Bem, neste caso a questão não era bem essa.
Tomámos um processo de venda que tinha sido perdido pelo nosso cliente e começámos em conjunto com a equipa comercial a analisar o que correu bem e o que correu mal.
O processo em causa tinha tudo, à partida, para ser ganho.
O cliente tinha ligado a perguntar por um tipo de equipamento que tinha visto na internet.
O meu cliente é líder de mercado nesta área e ainda por cima os seus produtos têm uma relação de preço / qualidade excelente.
Ou seja, pedir mais do que isto era impossível.
Mas então porque é que o processo foi perdido?

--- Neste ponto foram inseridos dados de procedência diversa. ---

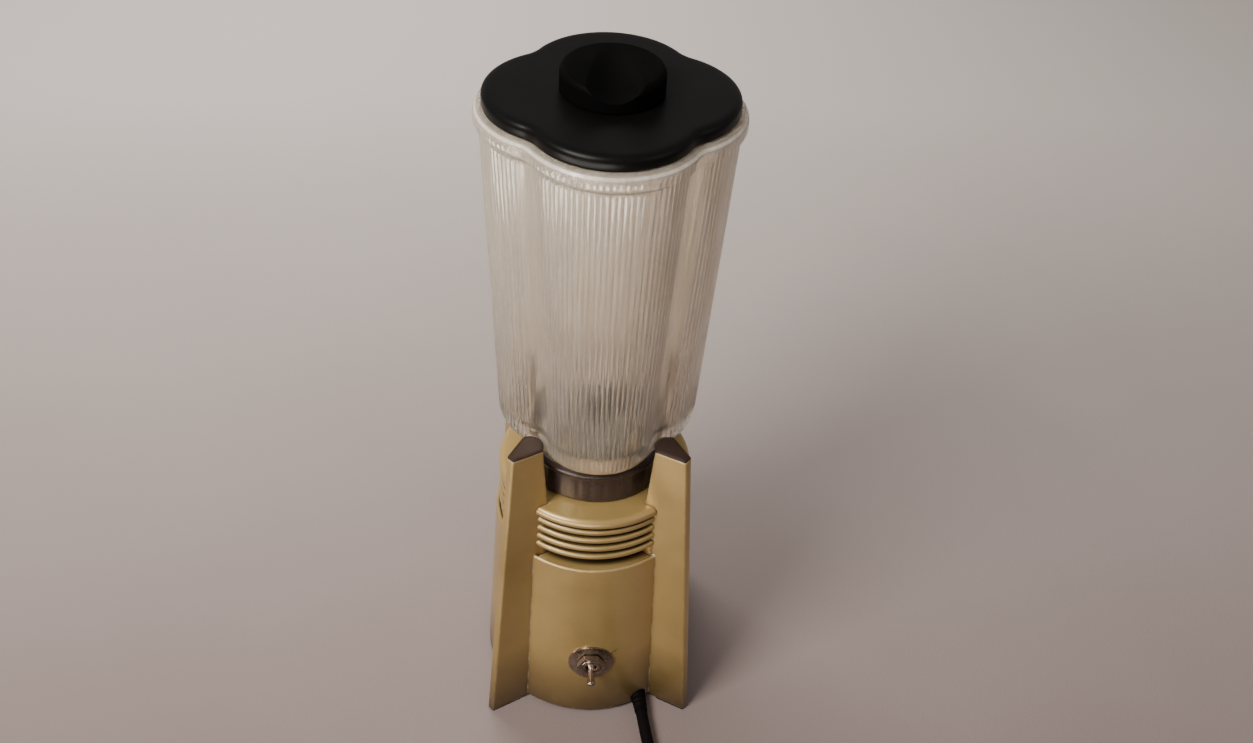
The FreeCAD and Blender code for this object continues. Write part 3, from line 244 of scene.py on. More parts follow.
    def bump(self, height: Socket, distance: float, normal: Socket | None = None) -> Socket:
        """Tilt the normal by a height field whose full range is a distance in metres."""
        node = self._add("ShaderNodeBump", Strength=1.0, Distance=distance, Height=height)
        if normal is not None:
            self._feed(node.inputs["Normal"], normal)
        return node.outputs["Normal"]


# ---- finishes

@dataclass(frozen=True)
class Coating:
    """A look that a piece can be given.

    Attributes:
        name: The look's name.
    """

    name: str

    def paint(self, shader: Shader) -> None:
        """Set the surface's sockets.

        Args:
            shader: The empty material.
        """
        raise NotImplementedError

    def material(self) -> bpy.types.Material:
        """Make the material, once.

        Returns:
            The material, shared by every piece with this look.
        """
        title = f"{self.name}_finish"
        known = bpy.data.materials.get(title)
        if known is None:
            shader = Shader(title)
            self.paint(shader)
            known = shader.material
        return known


@dataclass(frozen=True)
class Finish(Coating):
    """A moulded, painted or plain surface with blotches, a fine grain and worn edges.

    Attributes:
        colour: Main colour.
        shade: Colour of the blotches and dirt.
        metallic: 0 for paint and plastic, 1 for bare metal.
        roughness: Lowest and highest roughness.
        blotch: Blotches per metre.
        grain: Grains per metre.
        relief: Depth of the grain in metres.
        stretch: How the grain is drawn out along each axis.
        worn: Colour that shows where edges are rubbed, or None.
        edge: Radius of the soft edges in metres, 0 for none.
        coat: Weight of a clear gloss on top.
        specular: Strength of the plain reflection.
    """

    colour: Colour
    shade: Colour
    metallic: float = 0.0
    roughness: Pair = (0.4, 0.55)
    blotch: float = 35.0
    grain: float = 900.0
    relief: float = 0.00003
    stretch: Triple = (1.0, 1.0, 1.0)
    worn: Colour | None = None
    edge: float = 0.0006
    coat: float = 0.0
    specular: float = 0.5

    def colours(self, shader: Shader) -> Socket:
        """Main colour with soft blotches of the shade and a finer speckle."""
        blotches = shader.remap(shader.noise(self.blotch, 4.0), 0.35, 0.75)
        speckle = shader.remap(shader.noise(self.grain * 0.3, 2.0, self.stretch), 0.3, 0.8, 0.0, 0.35)
        return shader.mix(shader.math("MAXIMUM", blotches, speckle), self.colour, self.shade)

    def paint(self, shader: Shader) -> None:
        """Set the colour, the gloss, the soft or rubbed edges and the grain."""
        colour = self.colours(shader)
        normal = None
        if self.edge > 0.0:
            normal = shader.rounded_normal(self.edge)
            if self.worn is not None:
                rubbed = shader.remap(shader.edges(normal), 0.02, 0.20)
                patchy = shader.remap(shader.noise(160.0, 5.0), 0.42, 0.62)
                colour = shader.mix(shader.times(rubbed, patchy), colour, self.worn)
        shader.set("Base Color", colour)
        shader.set("Metallic", self.metallic)
        rough = shader.noise(self.blotch * 2.2, 5.0)
        shader.set("Roughness", shader.remap(rough, 0.3, 0.7, *self.roughness))
        shader.set("Coat Weight", self.coat)
        shader.set("Coat Roughness", 0.12)
        shader.set("Specular IOR Level", self.specular)
        fine = shader.noise(self.grain, 3.0, self.stretch)
        shader.set("Normal", shader.bump(fine, self.relief, normal))


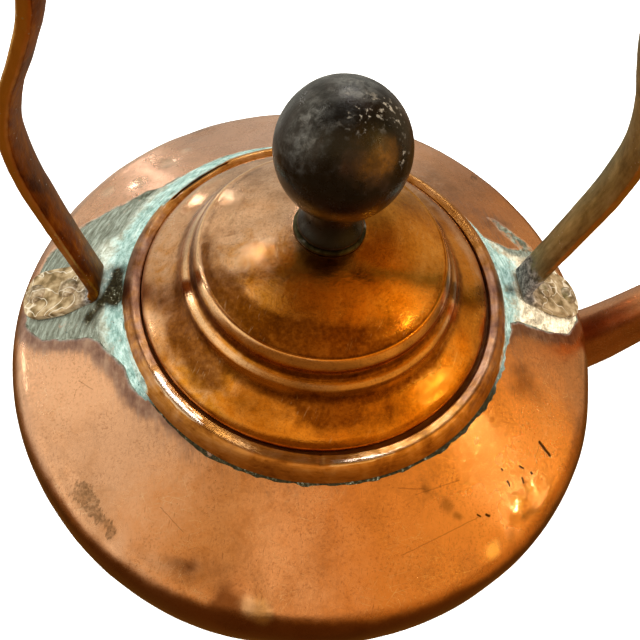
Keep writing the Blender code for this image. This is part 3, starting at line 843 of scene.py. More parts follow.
def build_body(metal, dark_metal):
    """The shoulder with its rounded rim, the side wall and the base."""
    rim = (BODY_R - RIM_ROUND, RIM_Z)
    slope_end = 90 - math.degrees(SLOPE)
    line = [(MOUTH_R, shoulder_z(MOUTH_R))] + arc(rim, RIM_ROUND, slope_end, -16, 26)
    outside = divide(line, 1.1 * MM)
    shoulder = shell("shoulder", outside, SHEET, metal, "kettle", ["body_shoulder"], 520,
                     shoulder_relief)
    paint(shoulder, scorch=scorch_mask, tarnish=tarnish_mask, stain=stain_mask, rosy=rosy_mask,
          burnished=burnished_mask, patina=lambda p: crust_share(p, 1.2))

    line = divide(metres(soften(WALL_MM, 3)), 2.2 * MM)
    wall = shell("side_wall", line, SHEET, dark_metal, "kettle", ["body_wall"], 300, wall_relief)
    # darker towards the bottom; at the top the rim's brown band, partly painted shade, carries on down
    # the wall
    paint(wall, scorch=lambda p: 0.6 * ramp(14 * MM, 0, p[:, 2]),
          tarnish=lambda p: 0.75 * ramp(26 * MM, 0, p[:, 2]) + 0.22
          + 0.6 * ramp(62 * MM, 92 * MM, p[:, 2]) + 0.25 * lumps(p, 40, 31, 3))

    line = [(106.0, 9.5)] + arc((103.0, 3.0), 3.0, 0, -90, 6) + [(0.05, 0.0)]
    line = divide(metres(line), 3.5 * MM)
    base = shell("base", line, SHEET, dark_metal, "kettle", ["base_plate"], 160)
    paint(base, tarnish=0.9, scorch=0.5)
    return wall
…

Depois de analisarmos as diferentes componentes do processo chegámos à conclusão de que o vendedor em causa não tinha descascado camadas suficientes da cebola.
Colocou algumas questões standard ao seu cliente, nº de unidades produzidas por hora, tipo dos equipamentos que ele tinha, períodos de manutenção, etc..
E após estas breves questões começou a trabalhar a sua argumentação de venda na vertente do quanto o cliente iria conseguir aumentar a sua produção e, consequentemente, em quanto tempo é que iria rentabilizar o equipamento.
Nesta fase da venda, o cliente começou a perder manifestamente o interesse, a venda foi morrendo e o comercial saiu de lá com a habitual resposta:
“Hummm. Vamos pensar”
Quando começámos a explorar ainda mais, surgiu uma questão a que o comercial não tinha dado importância.
O equipamento tinha parado, no mês anterior, três vezes devido a problemas, incorrendo em custos de paragem de produção e de imagem perante os clientes deles.
Ou seja, a verdadeira questão aqui não era a rentabilidade acrescida, a verdadeira questão era resolver um problema com o qual o cliente não podia continuar a conviver.
Ao focar-se na rentabilidade do seu equipamento em vez de na segurança que o cliente deles iria ter, o comercial do nosso cliente acabou por perder uma venda bastante sumarenta.
Esta semana pare um pouco para refletir com a sua equipa.
Será que não estamos a descascar somente as camadas de fora da cebola por não querermos estar sujeitos a chorar um pouco?